Throughout the back-and-forth banter about the processes involved in both art and science, the two discover that their work is very similar. "Brother!" they say to one another before embracing.
Maddox and Midence deliver top-notch performances, but the remaining ensemble of quirky Parisian characters who also frequent the L'apin Agile bar are occasionally, perhaps necessarily, less developed by comparison. Part of this is due to Martin's penchant for creating flexible characters that actors can presumably fill out and customize themselves. Those characters include Carl Trammel's successfully ostentatious buffoonery as the third so-called genius in the room, Charles Dabernow Schmendiman, a part easy to imagine Martin himself playing with gusto.

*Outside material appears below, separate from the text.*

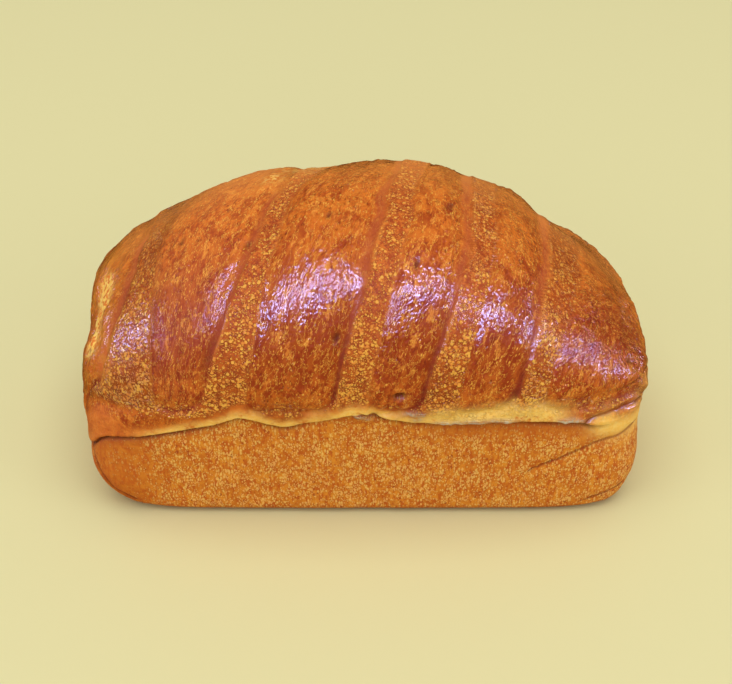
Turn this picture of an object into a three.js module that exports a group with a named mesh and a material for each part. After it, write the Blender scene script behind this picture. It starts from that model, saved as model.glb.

It's tough to compete with Einstein's and Picasso's star power, but that also leaves the supporting ensemble a lot of freedom to explore and experiment with their characters, which would strengthen the production as a whole. The play earned plenty of laughs during the Sunday matinee I attended, and plenty from me, yet there is room for the cast to be even more robust in their choices so that the show would be the intellectual and artistic comedic gut punch that it can be.
A surprise visit from a certain blue-suede-shoe-wearing rocker (Tanner Gray) from the future injects a high dose of absurdity into the second half of the show, potentially answering the question, "Who is the third genius?" asked earlier in the play. It's certainly not Schmindeman, who thinks he is going to change the world with his invention of cheap building material made from asbestos and kitten paws. I'm not sure you can call The King a genius, but both he and Schmindeman are harbingers of things to come in the 20th century, a shift to temporary and discardable materiality and a bloated obsession with celebrity and fame.
Kudos to set designers David Bratcher and Bob Kinstle, and to lighting designer Lynda Matusek for pulling off a sparkling, late-act surprise "miracle" that is both beautiful and funny.
Looking forward, it feels as if the 21st century is filled with plenty of Schmindemans. and the skewed focus on celebrity continues to elevate the Kardashians and other folks above the great artists and thinkers of the future. Martin seems to suggest that yes, we must laugh at this absurdity, but we also must change it. And the way we do that is by making great, daring leaps of the imagination.